The comptroller also voiced strong support for Manhattan Borough President Scott Stinger's proposal to revise the city income tax code.

NEW YORK TIMES: "Amid Run of Tough Press, Liu Aims to Cut Waste" - 2/16/2012

EXCERPT - Mr. Liu also encouraged the city to accelerate its investments on construction projects as a way to create jobs, saying that his staff would be prepared to help raise money in the capital markets. And he endorsed the idea of a progressive personal income tax system in the city, while vowing to push for a reduction in the city’s sales tax if extra income taxes were generated by a better-than-anticipated economic recovery.

As for the content of Mr. Liu’s 40-minute speech, the comptroller said that his office would establish a telephone hot line for city residents to report government waste and a companion Web site. He also said that he would call for systems to track both information technology projects and government subcontracting.

Mr. Liu was applauded when he mentioned issues like income inequality and his criticism of the cost overruns associated with the city’s automated payroll system, CityTime.

“We need to ensure that people don’t get left behind,” he said.

NEW YORK DAILY NEWS: "City Controller John Liu gives a shout-out in his State of the City speech to Knicks sensation Jeremy Lin" -

EXCERPT - It was the first time in recent memory that a controller gave a state of the city address.

Liu also gave an overview of the citys economy, predicting slow and steady growth, barring "catastrophes in Europe or Washington."

He also summarized a "four-point campaign to cut waste”:
- Establish a waste hotline where people can report fiscal waste.
- Implement checkbook 2.0 so the public can track city finances.
- Establish a system so the city can better track it's info stood and technology spending.
- Create a new system to track government subcontracting.

THE CAPITAL: "After dancing dragons and choir songs, Liu defends public-employee pensions in his State of the City speech" - 2/16/2012

EXCERPT - The most far-reaching idea he unveiled in his speech was that the city should help manage private-sector pensions, which he proposed could be "pooled together to leverage the economy of scale and provide portable, efficient and low-cost pension benefits." Liu said the move to help the private-sector better manage its pensions would benefit the city.

"If we don't help people plan for their eventual retirement now, the increasing strain on the city's social services from seniors living in poverty will be overwhelming," he said.

"Poor market returns have been the main driver of escalating pension costs," Liu said. "It's just silly to blame our police officers, firefighters, teacher and other city employees for what happened during the recession," he said. "They didn't cause it and they're certainly not responsible for the economic problems we have today."

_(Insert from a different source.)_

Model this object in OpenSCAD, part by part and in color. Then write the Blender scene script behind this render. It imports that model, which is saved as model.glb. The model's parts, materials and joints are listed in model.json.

McFadden and Whitehead's "Ain't No Stoppin Us Now" blared from the speakers after the speech was over.

Lillian Roberts, executive director of DC37, which has 125,000 members in New York City, was in the front row for the speech and told me it was "excellent, innovative, outside of the box."

Bill Lynch, the operative and former deputy mayor who helped elect David Dinkins in 1989 and is currently working as a consultant to Liu, was also in the front row for the speech. "It's not going to reset the discussions [with reporters]," Lynch said. "I think it will reset the
conversation with rank-and-file voters."

AMSTERDAM NEWS: "Liu's State of the City addresses broadband access" - 2/16/2012

EXCERPT - New York City Comptroller John Liu's State of the City address Thursday will touch on an under-discussed but important topic: broadband access for low-income New Yorkers.

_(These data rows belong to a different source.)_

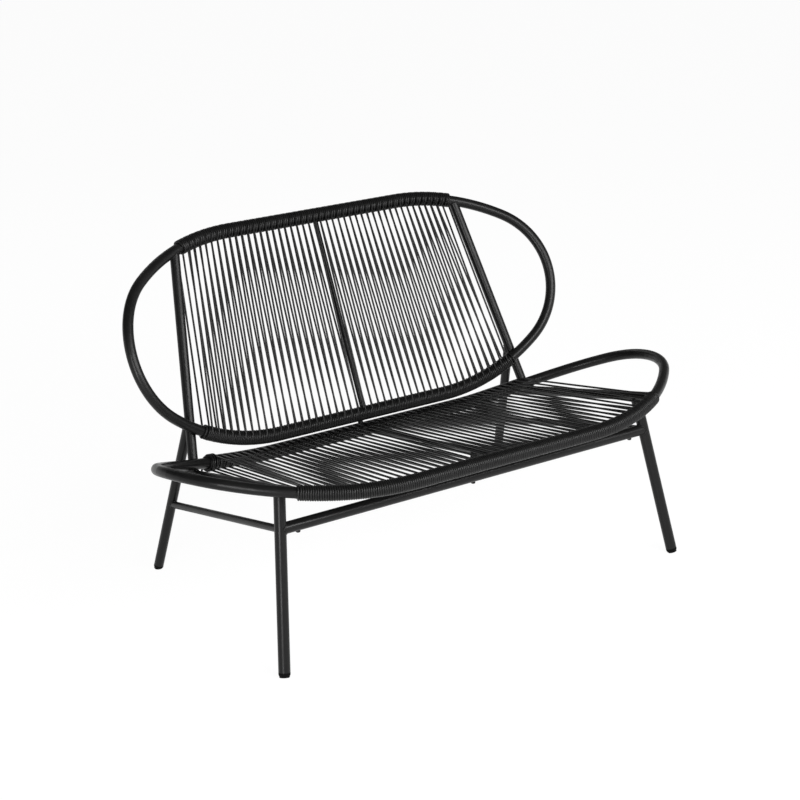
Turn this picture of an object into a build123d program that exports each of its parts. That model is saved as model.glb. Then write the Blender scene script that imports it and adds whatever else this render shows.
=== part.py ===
from build123d import *
import math
import os

# Garden bench for two: a wide oval seat hoop and a wide oval back hoop of
# round steel tube, strung with round cord and carried on four splayed legs.
# Millimetres. +X is the sitter's left, the bench faces -Y, +Z is up.
# Left and right are as seen from the front, so left is -X.

# Cord
cord_size = 4.6

# Seat hoop, described flat and then bent up at both ends
hoop_size = 24.0
hoop_wall = 1.5
seat_rear_straight = 329.3
seat_rear_radius = 365.5
seat_rear_angle = 53.5
seat_end_radius = 171.1
seat_end_angle = 82.85
seat_front_radius = 573.9
seat_flat_half = 252.4
seat_bend_radius = 1107.5
seat_height = 324.5
seat_tilt = 10.79

# Back hoop, described flat and then bent forward at both ends
back_top_straight = 227.4
back_top_radius = 486.6
back_top_angle = 34.25
back_end_radius = 184.7
back_end_angle = 111.57
back_bottom_radius = 483.6
back_flat_half = 211.1
back_bend_radius = 957.9
back_recline = 25.35

# Cord wraps, measured along the hoops from their middles to each side
seat_rear_wrap_left = 445.0
seat_rear_wrap_right = 457.5
seat_front_wrap = 492.0
back_bottom_wrap = 439.0
wrap_gap = 3.4
cuff_gap = 0.5
notch_gap = 0.2
string_gap = 0.1

# Strings. One cord runs to and fro over each hoop, so it lies in a layer on
# each side. Starts are where the first string of the front or top layer sets
# off, from the middle of the tube, and steps are from string to string. To the
# right of one seat string each next place shifts by a spread times its number
# squared.
back_string_count = 45
back_top_start = -353.5
back_top_step = 16.3
back_bottom_start = -430.0
back_bottom_step = 19.4
seat_string_count = 48
seat_rear_start = -409.5
seat_rear_step = 18.46
seat_rear_spread = -0.03
seat_front_start = -477.0
seat_front_step = 19.55
seat_front_spread = 0.2
seat_spread_from = 34
string_drift = 1.0

# Uprights of the back
upright_size = 22.0
upright_wall = 1.5
upright_top = 387.5
upright_cross = 454.0

# Side rails under the seat
rail_front = 494.0
rail_rear = 470.5

# Legs
front_leg_size = 25.0
front_leg_wall = 1.5
rear_leg_size = 22.0
front_foot_side = 531.9
front_foot_ahead = 221.4
front_leg_set = 59.0
rear_foot_side = 488.0
rear_foot_behind = 391.5
rear_leg_join = 27.0

# Foot caps
cap_height = 10.0
cap_edge = 7.0
cap_plug = 15.0
cap_flat = 1.2
cap_slack = 0.1

# Front rail between the front legs, in two stubs and a bolted middle
front_rail_height = 292.8
front_rail_seam = 434.0
seam_gap = 0.3
plug_reach = 30.0
plug_slack = 0.15
stretcher_size = 16.0
stretcher_wall = 1.2
stretcher_rear_height = 168.4

# Centre bars, the post on the middle line, and the link between the hoops,
# which stands after this many seat strings, in the middle of a gap
bar_size = 12.0
post_size = 14.0
link_after = 21

# Bolts
bolt_size = 6.0
bolt_head = 10.0
bolt_head_height = 4.5
bolt_socket = 5.0
bolt_socket_depth = 2.5
bolt_from_seam = 14.0
bolt_reach = 14.0
bolt_slack = 0.2

# Shares and counts of the drawing
span_angle = 36.0
straight_share = 0.00001

hoop_radius = hoop_size / 2
cover_radius = hoop_radius + cord_size
string_level = hoop_radius + cord_size / 2


def biarc(start, start_way, end, end_way):
    # Two arcs that leave start and reach end along the given ways
    chord = end - start
    lean = 2 * chord.dot(start_way + end_way)
    curl = 2 * (1 - start_way.dot(end_way))
    reach = chord.dot(chord)
    step = 2 * reach / (lean + math.sqrt(lean * lean + 4 * curl * reach))
    first = start + start_way * step
    last = end - end_way * step
    middle = (first + last) * 0.5
    middle_way = (last - first).normalized()
    return [arc(start, start_way, middle), arc(middle, middle_way, end)]


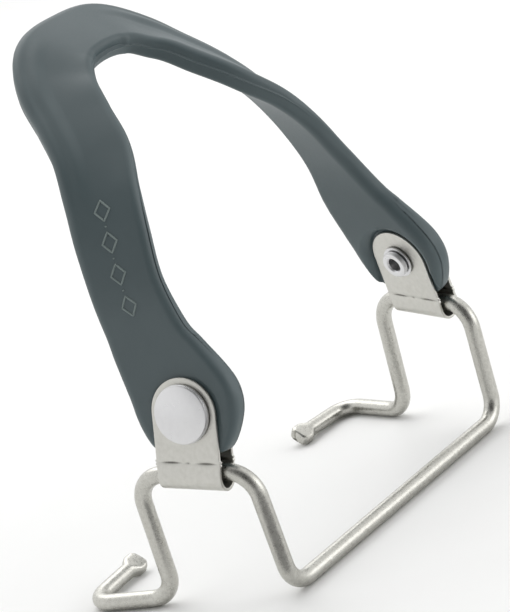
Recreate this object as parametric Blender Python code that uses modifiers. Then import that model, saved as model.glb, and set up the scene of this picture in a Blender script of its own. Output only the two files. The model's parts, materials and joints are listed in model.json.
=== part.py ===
"""Toe bail of a strap-on crampon: a bent steel wire, two riveted sheet clips and a moulded toe strap.

Run with: blender --background --python part.py
Metres, +Z up. +X is the wearer's right, +Y runs from the toe towards the heel.
The origin is under the middle of the assembly, on the surface that the wire stands on.
"""
import math

import bmesh
import bpy
import numpy as np
from mathutils import Matrix, Vector

MM = 0.001
RIGHT, LEFT = 1, -1
GAP = 0.3 * MM
CUT_REACH = 8 * MM                # a cutter through a clip or a strap's end reaches this far each way

# --- Driving dimensions -------------------------------------------------------------------
WIRE_RADIUS = 2.0 * MM
DEPTH_CENTRE = 29.1 * MM          # from the cross bar's axis back to the origin
CENTRE_TO_BAR = Vector((0, -DEPTH_CENTRE, WIRE_RADIUS))

# Corners of the right half of the wire, before rounding: (x, y, z) from the cross bar's middle
BAR_END = Vector((44.5, 0.0, 0.0)) * MM
ARCH_FRONT = Vector((45.8, 0.0, 29.9)) * MM
ARCH_BACK = Vector((50.75, 29.9, 31.3)) * MM
FOOT = Vector((49.7, 31.1, 0.0)) * MM
HOOK = Vector((54.4, 54.2, 0.0)) * MM
TIP = Vector((34.0, 56.4, 0.4)) * MM
BEND_RADII = (6.0 * MM, 7.0 * MM, 7.0 * MM, 6.0 * MM, 5.0 * MM)
BEND_STEPS = 8
TIP_STEPS = 6
TIP_FLAT_LENGTH = 6.0 * MM        # the flattened end of the wire
TIP_FLAT_THICKNESS = 3.2 * MM
TIP_FLAT_WIDTH = 6.2 * MM
TIP_FLAT_ROLL = math.radians(-35)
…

"The wealth divide is not the only profound gap in our society," said Liu in an excerpt from his address obtained by the AmNews. "It rests on top of another divide that needs to be addressed immediately in order for prosperity to be shared equitably; I'm talking about the digital divide that makes it difficult for kids without access to technology and the Internet to do their homework and to perform to the best of their ability in school.

"This digital divide also affects the unemployed or underemployed, who cannot look for work successfully without the ability to search and apply for jobs online," he said.